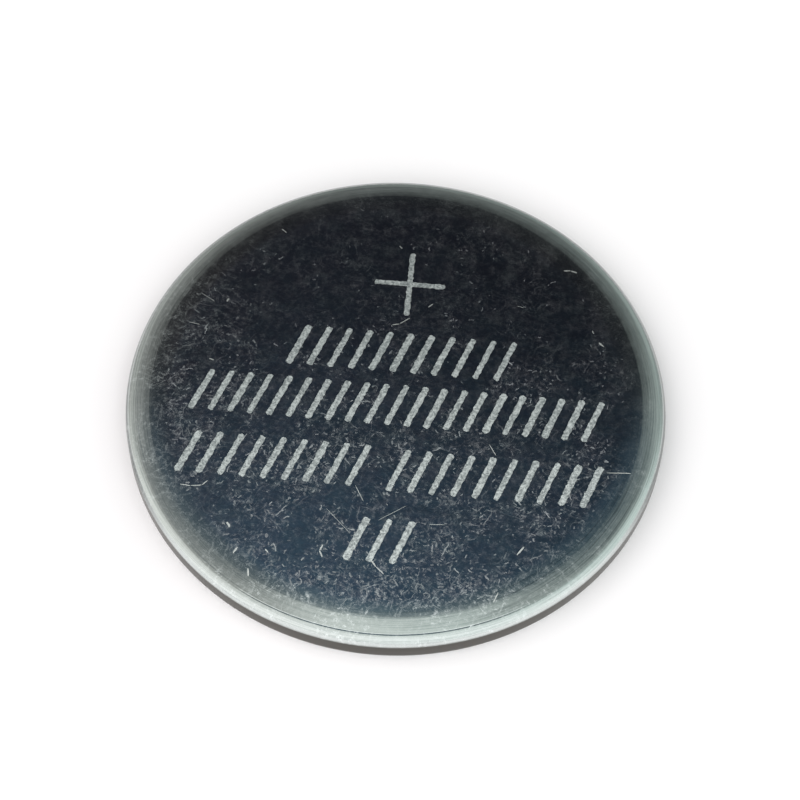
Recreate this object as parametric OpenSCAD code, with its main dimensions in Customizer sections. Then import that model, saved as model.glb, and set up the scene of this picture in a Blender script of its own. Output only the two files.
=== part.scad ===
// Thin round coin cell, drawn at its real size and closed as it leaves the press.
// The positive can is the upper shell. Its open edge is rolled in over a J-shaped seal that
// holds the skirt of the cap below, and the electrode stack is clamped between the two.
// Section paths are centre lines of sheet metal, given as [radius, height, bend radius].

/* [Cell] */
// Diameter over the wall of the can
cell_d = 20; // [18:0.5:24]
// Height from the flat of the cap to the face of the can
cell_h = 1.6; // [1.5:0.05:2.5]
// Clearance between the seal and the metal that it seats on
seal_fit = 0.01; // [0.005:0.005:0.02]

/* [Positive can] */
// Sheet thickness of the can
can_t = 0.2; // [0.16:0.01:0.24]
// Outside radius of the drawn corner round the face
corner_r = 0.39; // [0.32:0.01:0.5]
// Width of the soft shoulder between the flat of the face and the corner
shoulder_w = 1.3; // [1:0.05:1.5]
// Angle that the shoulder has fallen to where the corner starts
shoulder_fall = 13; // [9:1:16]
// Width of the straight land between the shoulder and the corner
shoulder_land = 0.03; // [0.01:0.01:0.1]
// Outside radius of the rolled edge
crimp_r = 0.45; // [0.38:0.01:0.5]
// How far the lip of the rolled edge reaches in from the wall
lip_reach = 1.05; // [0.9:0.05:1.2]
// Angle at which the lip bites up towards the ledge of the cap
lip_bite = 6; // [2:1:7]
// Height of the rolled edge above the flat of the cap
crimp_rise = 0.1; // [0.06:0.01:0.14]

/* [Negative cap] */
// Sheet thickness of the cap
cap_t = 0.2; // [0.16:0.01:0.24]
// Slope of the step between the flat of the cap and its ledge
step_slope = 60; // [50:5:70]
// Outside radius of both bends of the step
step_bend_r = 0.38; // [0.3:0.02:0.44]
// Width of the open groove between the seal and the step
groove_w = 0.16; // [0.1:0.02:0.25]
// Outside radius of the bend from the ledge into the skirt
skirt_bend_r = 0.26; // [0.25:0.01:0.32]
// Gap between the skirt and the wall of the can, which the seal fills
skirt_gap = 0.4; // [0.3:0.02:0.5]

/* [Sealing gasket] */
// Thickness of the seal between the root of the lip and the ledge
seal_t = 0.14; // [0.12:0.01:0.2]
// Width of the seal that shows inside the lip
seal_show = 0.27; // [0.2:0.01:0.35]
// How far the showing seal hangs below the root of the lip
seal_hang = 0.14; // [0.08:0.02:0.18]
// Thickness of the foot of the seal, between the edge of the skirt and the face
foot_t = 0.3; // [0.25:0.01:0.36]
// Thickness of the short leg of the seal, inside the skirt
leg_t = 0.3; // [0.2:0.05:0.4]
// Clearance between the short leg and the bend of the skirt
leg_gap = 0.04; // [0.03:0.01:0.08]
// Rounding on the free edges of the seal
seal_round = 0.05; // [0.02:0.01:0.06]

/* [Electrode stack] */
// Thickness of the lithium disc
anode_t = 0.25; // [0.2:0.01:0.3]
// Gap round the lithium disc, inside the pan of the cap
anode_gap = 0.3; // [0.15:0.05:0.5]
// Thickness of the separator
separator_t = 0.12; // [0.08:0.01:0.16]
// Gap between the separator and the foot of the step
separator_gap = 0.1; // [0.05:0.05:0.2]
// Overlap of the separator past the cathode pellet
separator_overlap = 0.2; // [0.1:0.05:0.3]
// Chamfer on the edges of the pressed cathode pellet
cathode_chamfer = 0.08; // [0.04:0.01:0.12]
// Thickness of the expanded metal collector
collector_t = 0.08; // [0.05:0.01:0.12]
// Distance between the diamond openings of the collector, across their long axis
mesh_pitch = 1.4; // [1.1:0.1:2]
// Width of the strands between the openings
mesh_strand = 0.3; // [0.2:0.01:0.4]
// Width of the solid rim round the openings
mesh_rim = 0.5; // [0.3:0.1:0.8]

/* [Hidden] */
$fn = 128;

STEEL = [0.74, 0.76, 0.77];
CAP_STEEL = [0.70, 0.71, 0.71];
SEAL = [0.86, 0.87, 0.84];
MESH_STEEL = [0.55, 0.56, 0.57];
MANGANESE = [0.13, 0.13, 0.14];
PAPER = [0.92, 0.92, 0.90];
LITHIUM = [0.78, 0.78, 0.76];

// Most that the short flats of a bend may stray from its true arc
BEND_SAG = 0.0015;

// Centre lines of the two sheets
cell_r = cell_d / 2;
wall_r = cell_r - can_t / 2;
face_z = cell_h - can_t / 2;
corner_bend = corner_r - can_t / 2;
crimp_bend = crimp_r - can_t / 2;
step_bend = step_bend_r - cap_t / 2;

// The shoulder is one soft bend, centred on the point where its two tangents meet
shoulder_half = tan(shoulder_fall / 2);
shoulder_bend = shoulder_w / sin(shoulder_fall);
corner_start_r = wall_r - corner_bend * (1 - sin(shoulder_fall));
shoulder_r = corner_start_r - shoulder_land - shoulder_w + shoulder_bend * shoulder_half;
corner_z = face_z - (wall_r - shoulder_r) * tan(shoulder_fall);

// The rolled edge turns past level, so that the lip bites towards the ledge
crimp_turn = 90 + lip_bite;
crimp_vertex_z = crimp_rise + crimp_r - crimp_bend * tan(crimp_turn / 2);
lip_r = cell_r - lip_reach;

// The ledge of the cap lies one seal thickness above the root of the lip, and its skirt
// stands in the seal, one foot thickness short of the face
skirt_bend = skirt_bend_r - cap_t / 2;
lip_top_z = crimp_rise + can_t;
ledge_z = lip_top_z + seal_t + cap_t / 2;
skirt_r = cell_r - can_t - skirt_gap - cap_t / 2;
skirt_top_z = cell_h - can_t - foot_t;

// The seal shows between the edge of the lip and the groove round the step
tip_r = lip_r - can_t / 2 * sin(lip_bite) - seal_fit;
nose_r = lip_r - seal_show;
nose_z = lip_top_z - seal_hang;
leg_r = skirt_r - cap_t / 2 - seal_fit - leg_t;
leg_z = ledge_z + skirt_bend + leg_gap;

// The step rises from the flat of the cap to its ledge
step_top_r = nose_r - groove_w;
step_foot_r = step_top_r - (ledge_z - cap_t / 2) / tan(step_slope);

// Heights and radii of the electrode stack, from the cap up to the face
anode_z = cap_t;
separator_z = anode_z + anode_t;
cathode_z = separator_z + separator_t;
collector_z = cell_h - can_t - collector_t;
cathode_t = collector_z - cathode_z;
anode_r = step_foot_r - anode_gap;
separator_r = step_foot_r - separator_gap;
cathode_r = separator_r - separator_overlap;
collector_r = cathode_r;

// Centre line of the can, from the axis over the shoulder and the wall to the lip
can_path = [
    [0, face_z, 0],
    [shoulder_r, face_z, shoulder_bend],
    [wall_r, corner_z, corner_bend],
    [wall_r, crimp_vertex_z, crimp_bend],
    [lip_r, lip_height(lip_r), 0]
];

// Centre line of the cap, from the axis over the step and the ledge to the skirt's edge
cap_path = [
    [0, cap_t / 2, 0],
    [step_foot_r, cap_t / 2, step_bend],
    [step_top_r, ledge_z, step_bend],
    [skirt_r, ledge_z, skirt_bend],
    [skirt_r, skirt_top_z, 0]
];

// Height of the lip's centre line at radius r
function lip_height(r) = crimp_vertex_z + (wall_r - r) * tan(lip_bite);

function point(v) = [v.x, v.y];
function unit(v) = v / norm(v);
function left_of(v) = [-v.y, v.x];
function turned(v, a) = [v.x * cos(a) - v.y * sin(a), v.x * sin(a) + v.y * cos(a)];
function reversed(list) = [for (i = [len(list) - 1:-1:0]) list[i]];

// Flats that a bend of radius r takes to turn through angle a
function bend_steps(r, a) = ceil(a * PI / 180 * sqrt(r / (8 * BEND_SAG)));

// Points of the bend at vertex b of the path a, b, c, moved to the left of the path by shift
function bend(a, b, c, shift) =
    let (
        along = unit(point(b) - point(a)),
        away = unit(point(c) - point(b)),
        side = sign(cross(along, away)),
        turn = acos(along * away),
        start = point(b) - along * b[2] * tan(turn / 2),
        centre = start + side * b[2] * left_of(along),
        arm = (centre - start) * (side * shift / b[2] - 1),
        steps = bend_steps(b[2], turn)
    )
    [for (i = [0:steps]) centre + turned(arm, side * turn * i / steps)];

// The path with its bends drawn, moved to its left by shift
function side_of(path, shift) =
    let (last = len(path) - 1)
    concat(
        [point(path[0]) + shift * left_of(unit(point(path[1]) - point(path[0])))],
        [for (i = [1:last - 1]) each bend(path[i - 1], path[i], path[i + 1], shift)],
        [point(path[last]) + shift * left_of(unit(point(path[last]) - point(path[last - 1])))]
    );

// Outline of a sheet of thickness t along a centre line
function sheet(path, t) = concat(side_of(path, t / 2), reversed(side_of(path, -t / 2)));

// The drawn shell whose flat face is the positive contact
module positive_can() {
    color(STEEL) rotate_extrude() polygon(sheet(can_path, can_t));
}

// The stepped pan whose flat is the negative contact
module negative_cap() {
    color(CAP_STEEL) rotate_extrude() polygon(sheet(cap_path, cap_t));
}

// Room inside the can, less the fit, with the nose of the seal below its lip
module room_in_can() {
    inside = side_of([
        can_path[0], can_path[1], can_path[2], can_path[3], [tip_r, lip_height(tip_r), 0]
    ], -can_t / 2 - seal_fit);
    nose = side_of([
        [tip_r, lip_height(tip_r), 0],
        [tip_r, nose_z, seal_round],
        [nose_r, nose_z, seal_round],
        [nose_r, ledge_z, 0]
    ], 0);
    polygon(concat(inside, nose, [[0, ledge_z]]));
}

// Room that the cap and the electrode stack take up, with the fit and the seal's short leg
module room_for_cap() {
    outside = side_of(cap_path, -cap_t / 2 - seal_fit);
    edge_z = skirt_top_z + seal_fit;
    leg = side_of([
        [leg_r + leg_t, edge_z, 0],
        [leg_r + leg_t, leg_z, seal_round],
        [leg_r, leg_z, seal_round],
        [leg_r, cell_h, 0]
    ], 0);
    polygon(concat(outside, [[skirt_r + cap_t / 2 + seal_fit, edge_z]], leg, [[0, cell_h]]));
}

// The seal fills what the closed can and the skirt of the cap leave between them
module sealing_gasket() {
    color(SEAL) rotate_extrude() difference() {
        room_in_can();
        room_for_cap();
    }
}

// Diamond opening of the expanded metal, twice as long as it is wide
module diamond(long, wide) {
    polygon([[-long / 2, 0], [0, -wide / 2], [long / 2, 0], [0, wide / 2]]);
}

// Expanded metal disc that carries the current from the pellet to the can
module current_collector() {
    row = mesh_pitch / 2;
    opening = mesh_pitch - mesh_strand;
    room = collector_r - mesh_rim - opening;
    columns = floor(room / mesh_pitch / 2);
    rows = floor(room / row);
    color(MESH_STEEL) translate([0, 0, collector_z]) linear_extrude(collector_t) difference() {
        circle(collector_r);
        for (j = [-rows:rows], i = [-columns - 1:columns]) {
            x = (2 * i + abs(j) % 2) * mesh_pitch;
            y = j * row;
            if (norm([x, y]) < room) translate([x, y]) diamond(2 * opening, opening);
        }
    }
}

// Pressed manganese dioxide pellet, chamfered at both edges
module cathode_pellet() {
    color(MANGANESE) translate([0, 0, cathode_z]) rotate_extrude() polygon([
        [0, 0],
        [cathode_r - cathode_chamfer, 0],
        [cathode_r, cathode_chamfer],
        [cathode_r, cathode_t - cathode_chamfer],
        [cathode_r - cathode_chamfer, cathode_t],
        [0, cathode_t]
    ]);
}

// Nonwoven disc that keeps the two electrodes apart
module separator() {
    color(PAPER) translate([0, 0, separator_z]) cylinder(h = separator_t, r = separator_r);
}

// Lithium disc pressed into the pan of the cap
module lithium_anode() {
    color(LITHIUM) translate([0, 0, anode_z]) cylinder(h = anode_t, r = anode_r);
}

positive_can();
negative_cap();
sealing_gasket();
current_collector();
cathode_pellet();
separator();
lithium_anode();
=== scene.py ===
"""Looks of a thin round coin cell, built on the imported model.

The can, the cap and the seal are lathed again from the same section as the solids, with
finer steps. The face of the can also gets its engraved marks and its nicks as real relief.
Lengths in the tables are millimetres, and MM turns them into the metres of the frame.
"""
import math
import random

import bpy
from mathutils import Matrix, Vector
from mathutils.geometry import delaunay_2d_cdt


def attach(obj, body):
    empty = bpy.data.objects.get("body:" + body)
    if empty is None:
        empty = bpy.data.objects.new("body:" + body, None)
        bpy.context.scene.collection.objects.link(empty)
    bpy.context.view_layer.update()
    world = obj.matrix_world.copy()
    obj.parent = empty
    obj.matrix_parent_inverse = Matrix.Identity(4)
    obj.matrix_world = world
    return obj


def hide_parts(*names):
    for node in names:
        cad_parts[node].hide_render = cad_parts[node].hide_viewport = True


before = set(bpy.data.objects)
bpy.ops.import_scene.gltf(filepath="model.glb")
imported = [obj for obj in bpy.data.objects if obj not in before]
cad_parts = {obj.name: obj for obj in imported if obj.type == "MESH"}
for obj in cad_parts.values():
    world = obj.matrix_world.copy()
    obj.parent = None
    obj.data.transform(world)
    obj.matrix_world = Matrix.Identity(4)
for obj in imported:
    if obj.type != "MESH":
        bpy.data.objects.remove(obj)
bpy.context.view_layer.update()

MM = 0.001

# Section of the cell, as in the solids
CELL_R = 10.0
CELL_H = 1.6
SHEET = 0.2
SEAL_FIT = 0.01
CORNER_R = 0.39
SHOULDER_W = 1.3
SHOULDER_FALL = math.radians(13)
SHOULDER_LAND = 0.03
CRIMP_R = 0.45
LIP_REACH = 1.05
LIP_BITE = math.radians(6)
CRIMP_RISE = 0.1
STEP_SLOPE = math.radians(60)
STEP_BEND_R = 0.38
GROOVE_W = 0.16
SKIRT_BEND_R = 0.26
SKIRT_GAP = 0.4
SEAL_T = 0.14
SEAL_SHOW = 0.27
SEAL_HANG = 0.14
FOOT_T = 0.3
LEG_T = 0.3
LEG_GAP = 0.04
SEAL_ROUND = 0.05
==
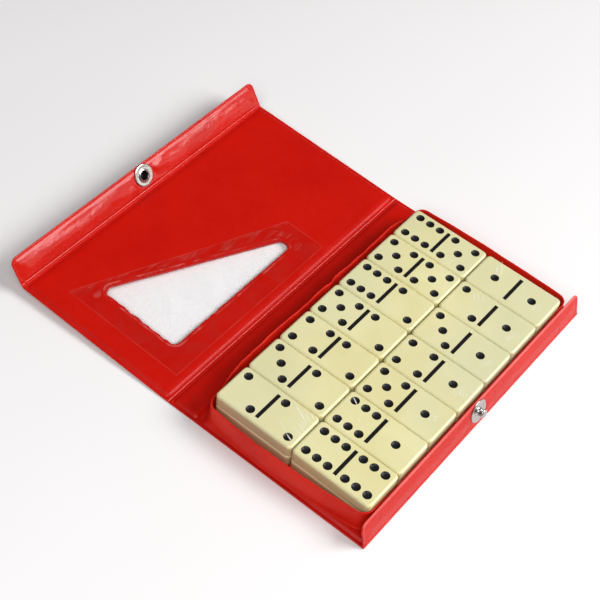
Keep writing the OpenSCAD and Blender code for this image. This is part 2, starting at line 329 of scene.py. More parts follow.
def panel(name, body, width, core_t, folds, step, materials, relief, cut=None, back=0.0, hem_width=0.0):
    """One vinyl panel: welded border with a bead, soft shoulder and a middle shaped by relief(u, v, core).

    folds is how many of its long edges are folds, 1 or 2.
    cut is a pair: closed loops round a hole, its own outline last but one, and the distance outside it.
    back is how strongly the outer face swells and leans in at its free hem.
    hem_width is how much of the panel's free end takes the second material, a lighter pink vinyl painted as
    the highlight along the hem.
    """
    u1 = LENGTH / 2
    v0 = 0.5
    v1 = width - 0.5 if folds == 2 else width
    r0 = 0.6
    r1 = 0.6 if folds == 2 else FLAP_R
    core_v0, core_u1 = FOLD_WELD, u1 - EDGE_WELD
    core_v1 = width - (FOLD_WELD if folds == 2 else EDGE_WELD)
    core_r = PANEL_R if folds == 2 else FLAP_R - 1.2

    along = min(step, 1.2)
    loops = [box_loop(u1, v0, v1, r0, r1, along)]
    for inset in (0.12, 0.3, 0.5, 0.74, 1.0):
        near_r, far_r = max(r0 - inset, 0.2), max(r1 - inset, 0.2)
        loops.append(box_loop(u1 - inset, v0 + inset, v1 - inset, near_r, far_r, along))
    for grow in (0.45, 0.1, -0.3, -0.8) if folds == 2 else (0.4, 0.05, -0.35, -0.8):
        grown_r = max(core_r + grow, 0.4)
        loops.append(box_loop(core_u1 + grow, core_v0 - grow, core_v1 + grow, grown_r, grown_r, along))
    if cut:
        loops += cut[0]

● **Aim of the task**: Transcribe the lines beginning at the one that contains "into the pan of the cap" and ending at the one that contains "obj.parent = empty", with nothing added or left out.

● **Response to the task**:
// Lithium disc pressed into the pan of the cap
module lithium_anode() {
    color(LITHIUM) translate([0, 0, anode_z]) cylinder(h = anode_t, r = anode_r);
}

positive_can();
negative_cap();
sealing_gasket();
current_collector();
cathode_pellet();
separator();
lithium_anode();
=== scene.py ===
"""Looks of a thin round coin cell, built on the imported model.

The can, the cap and the seal are lathed again from the same section as the solids, with
finer steps. The face of the can also gets its engraved marks and its nicks as real relief.
Lengths in the tables are millimetres, and MM turns them into the metres of the frame.
"""
import math
import random

import bpy
from mathutils import Matrix, Vector
from mathutils.geometry import delaunay_2d_cdt


def attach(obj, body):
    empty = bpy.data.objects.get("body:" + body)
    if empty is None:
        empty = bpy.data.objects.new("body:" + body, None)
        bpy.context.scene.collection.objects.link(empty)
    bpy.context.view_layer.update()
    world = obj.matrix_world.copy()
    obj.parent = empty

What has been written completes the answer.